"Kalau pun ada buktinya saya kan bukan penyelenggara negara, boleh terima gratifikasi!" demikian kata Amidhan seperti yang dikutip TEMPO edisi 24 Februari 2014. Pernyataan ini sama dengan "Kalau saya bukan penyelenggara negara, kan tidak apa-apa korupsi!"
Kita jadi tahu, mengapa MUI menjadi bahan olok-olok dan mengapa produk-produk turunannya seperti fatwa-fatwa MUI tidak pernah didengar oleh umat. Ketua MUI tidak mengerti bahwa umat Islam Indonesia sudah pandai dan sudah tidak bisa disetir oleh pemimpin model "Durna" yang lebih mementingkan perolehan materi untuk pribadi daripada kesejateraam umat. Ketua MUI tidak mengerti bahwa kata-kata sholeh dengan kutipan ayat suci tidak akan berpengaruh kalau keluar dari mulut pemimpin agama yang tidak punya integritas moral.

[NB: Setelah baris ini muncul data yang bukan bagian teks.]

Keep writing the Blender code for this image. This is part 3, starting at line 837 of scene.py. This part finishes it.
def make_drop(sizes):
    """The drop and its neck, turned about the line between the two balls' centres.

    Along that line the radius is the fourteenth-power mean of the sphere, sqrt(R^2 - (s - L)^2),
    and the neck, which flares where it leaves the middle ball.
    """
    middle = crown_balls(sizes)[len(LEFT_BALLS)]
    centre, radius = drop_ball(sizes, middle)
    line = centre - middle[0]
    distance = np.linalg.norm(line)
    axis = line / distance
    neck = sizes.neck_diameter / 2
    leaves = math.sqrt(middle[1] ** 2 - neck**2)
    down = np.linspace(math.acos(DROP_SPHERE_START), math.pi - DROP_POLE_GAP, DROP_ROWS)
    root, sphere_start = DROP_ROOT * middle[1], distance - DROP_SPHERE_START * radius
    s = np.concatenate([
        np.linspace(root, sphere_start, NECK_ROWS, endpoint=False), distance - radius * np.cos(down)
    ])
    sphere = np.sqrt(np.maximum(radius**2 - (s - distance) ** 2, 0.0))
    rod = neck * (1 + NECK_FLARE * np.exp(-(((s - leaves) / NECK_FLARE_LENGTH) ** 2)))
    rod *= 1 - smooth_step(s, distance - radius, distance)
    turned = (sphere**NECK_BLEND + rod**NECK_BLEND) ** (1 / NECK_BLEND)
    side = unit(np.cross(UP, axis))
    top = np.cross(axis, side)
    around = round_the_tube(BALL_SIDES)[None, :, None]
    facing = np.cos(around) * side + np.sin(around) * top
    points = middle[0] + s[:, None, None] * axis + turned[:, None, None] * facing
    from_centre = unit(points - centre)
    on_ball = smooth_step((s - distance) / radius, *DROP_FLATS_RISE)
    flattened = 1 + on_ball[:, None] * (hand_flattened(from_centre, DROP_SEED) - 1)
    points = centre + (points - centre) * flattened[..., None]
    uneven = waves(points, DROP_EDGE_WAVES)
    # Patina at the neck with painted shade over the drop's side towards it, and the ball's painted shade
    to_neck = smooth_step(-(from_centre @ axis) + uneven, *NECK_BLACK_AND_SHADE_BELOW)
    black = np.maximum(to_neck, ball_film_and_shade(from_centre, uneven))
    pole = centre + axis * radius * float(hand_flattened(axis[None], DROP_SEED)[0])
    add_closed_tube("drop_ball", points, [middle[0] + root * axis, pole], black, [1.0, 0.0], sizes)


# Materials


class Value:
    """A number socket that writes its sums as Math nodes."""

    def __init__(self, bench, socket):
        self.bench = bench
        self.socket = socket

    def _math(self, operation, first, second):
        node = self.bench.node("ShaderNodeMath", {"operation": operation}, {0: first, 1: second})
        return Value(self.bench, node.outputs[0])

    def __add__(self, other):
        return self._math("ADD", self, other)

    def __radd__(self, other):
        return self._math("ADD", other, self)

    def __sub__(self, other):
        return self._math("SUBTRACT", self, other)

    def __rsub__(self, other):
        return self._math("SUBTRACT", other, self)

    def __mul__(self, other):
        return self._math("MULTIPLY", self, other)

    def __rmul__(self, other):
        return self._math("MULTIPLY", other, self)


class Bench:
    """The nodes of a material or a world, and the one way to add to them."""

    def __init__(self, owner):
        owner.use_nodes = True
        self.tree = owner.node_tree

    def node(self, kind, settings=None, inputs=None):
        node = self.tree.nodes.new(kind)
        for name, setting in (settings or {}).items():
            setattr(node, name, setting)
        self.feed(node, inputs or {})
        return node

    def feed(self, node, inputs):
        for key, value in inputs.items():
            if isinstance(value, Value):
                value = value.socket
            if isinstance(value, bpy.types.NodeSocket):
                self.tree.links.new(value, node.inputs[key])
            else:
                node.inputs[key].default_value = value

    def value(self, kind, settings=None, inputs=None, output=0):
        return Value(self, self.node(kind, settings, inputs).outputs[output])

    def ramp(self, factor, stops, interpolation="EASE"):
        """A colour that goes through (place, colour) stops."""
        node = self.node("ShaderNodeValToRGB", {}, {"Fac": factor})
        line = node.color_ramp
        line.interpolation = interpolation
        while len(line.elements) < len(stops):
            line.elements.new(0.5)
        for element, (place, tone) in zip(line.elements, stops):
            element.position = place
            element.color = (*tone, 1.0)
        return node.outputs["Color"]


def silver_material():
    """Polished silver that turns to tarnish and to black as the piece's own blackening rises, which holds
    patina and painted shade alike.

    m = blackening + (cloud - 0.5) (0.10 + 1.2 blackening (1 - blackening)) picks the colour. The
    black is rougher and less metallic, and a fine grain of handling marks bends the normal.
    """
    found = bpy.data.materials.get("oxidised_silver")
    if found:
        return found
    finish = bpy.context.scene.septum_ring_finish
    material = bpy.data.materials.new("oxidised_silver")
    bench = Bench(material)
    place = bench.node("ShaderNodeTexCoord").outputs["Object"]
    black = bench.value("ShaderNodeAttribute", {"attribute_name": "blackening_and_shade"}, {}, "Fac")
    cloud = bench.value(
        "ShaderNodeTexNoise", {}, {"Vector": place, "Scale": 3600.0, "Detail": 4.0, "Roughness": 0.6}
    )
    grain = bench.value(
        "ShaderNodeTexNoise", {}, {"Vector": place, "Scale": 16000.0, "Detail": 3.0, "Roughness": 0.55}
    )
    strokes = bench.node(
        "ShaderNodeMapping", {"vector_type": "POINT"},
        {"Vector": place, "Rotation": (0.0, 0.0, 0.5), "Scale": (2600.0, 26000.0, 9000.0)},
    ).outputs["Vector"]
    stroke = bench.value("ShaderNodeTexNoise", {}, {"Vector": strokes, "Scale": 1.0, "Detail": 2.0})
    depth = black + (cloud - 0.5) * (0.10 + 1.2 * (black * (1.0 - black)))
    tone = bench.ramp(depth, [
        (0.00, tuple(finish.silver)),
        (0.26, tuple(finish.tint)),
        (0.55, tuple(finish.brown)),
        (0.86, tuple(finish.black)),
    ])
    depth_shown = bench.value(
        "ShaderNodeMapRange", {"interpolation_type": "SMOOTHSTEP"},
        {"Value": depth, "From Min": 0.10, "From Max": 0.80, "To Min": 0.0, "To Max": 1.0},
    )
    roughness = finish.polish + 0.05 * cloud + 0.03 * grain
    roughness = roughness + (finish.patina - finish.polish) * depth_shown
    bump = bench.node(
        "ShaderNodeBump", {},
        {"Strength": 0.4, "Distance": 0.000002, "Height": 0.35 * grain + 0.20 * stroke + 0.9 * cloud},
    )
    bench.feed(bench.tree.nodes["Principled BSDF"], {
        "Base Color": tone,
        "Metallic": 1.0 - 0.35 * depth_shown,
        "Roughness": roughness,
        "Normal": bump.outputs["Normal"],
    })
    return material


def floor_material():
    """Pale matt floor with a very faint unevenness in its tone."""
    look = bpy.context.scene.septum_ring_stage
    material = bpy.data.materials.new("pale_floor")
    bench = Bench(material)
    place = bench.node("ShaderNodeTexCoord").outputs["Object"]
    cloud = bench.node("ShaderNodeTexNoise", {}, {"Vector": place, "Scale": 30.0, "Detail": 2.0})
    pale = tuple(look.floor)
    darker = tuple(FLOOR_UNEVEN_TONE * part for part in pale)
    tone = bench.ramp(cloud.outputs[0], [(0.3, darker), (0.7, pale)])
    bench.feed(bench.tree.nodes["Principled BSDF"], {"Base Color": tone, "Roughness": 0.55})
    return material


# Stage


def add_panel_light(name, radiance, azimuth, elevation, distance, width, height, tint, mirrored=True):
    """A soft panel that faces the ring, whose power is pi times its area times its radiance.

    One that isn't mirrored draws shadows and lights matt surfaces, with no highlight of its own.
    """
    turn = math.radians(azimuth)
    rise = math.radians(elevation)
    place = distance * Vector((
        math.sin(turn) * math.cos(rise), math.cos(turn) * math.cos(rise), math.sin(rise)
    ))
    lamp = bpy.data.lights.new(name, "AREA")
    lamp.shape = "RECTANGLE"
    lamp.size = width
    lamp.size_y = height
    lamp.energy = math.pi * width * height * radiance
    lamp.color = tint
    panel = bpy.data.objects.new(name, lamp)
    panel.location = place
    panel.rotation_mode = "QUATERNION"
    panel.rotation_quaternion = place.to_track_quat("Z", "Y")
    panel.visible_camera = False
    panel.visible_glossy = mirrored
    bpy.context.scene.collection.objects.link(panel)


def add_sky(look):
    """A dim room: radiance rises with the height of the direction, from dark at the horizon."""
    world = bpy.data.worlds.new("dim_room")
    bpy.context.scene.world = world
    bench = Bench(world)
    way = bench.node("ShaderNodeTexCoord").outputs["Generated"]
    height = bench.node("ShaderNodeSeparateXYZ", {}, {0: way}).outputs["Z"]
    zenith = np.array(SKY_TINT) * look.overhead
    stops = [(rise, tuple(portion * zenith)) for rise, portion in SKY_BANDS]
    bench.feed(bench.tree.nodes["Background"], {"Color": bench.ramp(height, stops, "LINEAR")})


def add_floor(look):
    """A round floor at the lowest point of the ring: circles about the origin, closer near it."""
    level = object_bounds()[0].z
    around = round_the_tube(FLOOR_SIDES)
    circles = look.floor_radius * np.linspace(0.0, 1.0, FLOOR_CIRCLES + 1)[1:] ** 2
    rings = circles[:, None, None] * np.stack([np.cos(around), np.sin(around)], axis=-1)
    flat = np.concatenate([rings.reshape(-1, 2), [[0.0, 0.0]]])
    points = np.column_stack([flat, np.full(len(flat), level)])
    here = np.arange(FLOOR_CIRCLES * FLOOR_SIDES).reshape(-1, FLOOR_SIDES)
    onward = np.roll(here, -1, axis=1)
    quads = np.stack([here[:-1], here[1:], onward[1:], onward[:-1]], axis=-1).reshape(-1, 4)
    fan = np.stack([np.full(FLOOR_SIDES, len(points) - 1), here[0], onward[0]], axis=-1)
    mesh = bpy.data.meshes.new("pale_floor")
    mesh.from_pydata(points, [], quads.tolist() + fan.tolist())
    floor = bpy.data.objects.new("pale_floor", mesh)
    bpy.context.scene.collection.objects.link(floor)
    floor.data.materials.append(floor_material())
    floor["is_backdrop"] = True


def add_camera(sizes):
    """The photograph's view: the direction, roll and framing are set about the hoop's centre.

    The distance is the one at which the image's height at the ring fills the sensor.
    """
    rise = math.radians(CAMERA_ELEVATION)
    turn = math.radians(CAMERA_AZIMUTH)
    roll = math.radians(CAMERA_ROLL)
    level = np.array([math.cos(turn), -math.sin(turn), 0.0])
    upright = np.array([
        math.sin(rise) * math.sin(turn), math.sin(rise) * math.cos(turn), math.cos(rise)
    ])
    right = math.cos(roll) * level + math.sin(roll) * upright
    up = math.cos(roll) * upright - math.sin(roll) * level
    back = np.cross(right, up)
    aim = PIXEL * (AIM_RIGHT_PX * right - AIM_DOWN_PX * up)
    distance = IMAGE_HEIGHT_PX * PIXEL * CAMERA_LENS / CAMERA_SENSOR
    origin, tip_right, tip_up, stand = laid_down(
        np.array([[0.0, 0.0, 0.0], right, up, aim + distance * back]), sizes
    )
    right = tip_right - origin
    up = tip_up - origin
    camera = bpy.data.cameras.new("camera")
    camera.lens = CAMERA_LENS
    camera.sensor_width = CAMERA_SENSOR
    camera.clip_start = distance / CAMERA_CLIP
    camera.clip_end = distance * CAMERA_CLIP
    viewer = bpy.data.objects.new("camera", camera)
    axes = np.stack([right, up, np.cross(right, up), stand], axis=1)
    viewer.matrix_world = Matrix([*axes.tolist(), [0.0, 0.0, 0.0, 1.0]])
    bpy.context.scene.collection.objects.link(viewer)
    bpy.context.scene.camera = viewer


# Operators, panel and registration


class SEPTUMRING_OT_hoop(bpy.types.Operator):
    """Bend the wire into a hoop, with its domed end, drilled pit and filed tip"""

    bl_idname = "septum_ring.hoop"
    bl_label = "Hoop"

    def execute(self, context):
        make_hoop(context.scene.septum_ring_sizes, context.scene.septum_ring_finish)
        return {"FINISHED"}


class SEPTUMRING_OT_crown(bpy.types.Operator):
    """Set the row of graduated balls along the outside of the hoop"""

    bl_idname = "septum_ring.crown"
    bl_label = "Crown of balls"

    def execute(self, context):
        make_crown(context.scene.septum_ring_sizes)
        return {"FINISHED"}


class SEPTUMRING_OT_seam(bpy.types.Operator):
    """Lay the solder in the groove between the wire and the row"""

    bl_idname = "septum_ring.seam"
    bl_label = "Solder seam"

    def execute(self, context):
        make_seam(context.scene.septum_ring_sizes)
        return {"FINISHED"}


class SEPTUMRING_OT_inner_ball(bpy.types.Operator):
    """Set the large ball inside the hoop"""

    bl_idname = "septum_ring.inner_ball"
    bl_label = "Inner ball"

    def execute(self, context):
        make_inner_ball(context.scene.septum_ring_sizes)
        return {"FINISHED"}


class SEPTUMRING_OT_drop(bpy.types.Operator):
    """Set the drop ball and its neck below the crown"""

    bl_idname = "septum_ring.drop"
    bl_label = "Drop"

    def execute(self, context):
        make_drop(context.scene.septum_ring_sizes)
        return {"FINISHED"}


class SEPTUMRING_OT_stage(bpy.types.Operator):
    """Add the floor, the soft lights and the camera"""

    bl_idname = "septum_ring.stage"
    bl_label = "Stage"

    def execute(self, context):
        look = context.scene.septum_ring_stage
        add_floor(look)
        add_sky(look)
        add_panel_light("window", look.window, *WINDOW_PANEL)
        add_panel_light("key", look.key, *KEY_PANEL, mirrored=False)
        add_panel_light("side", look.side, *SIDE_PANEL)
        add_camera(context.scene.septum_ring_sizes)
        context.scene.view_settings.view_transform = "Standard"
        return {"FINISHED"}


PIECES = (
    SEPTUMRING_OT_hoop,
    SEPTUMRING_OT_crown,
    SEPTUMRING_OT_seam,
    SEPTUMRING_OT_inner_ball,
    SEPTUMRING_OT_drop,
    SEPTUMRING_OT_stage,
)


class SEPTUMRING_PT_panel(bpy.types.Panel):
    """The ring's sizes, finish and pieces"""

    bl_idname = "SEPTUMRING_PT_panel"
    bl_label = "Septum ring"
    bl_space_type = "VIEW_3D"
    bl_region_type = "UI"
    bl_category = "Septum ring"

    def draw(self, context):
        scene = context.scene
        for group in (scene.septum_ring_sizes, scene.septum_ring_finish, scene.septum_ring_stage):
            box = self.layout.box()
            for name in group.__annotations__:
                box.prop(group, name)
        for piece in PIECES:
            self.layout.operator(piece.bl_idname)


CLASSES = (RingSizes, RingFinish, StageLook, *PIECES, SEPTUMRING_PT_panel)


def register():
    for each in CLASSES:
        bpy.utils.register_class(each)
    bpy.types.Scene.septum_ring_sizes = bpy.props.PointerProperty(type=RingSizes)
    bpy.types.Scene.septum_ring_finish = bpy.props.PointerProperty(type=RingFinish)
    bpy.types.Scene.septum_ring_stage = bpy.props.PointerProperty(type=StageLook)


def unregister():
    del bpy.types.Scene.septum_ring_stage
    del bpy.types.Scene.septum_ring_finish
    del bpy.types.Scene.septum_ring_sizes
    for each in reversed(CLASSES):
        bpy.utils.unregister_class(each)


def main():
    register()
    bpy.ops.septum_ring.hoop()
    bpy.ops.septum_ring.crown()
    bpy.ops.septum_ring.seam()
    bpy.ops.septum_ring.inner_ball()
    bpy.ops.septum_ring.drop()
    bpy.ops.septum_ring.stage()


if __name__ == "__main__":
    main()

Awal berdirinya MUI adalah ketika Suharto butuh para pemimpin agama untuk melgitimasi kekuasaan dan kebijakannya. Sejak awal MUI sudah menjual alat untuk kekuasaan dan uang. Karena itu pantas kalau MUI dan produk turunannya diberi label HARAM karena integritas mereka masih perlu dipertanyakan.